Fabian Bewohner des Café Toujours

 Die geplante Räumung reiht sich in eine größere Entwicklung ein: Das Berner Quartier Ausserholligen rund um den Europaplatz soll in den nächsten Jahren massiv aufgewertet werden. Private und öffentliche Bauprojekte in Milliardenhöhe sind geplant. Für alternative Projekte wie das Café Toujours wird es eng. Das Toujours sei Sand im Getriebe der Stadtaufwertung, so Manuel: «Wir sind unbequem! Wir sorgen dafür, dass diese Entwicklungen nicht einfach hingenommen werden.»

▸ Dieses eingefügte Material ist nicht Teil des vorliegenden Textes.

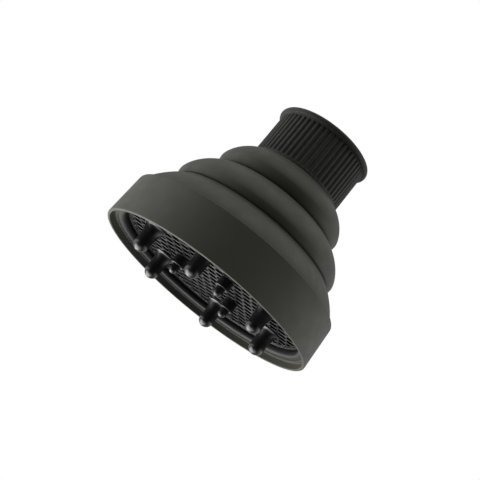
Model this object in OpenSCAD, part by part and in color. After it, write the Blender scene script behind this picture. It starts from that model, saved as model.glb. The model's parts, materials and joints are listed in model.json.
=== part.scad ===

«Solche Orte sind wichtig für eine Stadt, weil sie andere Lebensentwürfe ermöglichen»
Christo Bewohner des Café Toujours

Das Café Toujours ist nicht der einzige bedrohte Freiraum in der Stadt Bern. Auch die Bewohner:innen des Wagenplatzes Anstadt muss in Zukunft wohl einer Überbauung auf dem Gaswerkareal weichen. Die Aktivist:innen sind untereinander in Kontakt, um sich gegen die Verdrängung alternativer Freiräume zu wehren. «Solche Orte sind wichtig für eine Stadt, weil sie andere Lebensentwürfe ermöglichen», so Christo vom Café Toujours. Am kommenden Samstag wird zu einer gemeinsamen Demonstration aufgerufen, um ein Zeichen für den Erhalt solcher Freiräume in Bern zu setzen.

Ob das Café Toujours eine Zukunft hat, bleibt ungewiss. Doch für die Menschen, die es beleben, ist klar: Sie werden um ihren Freiraum kämpfen.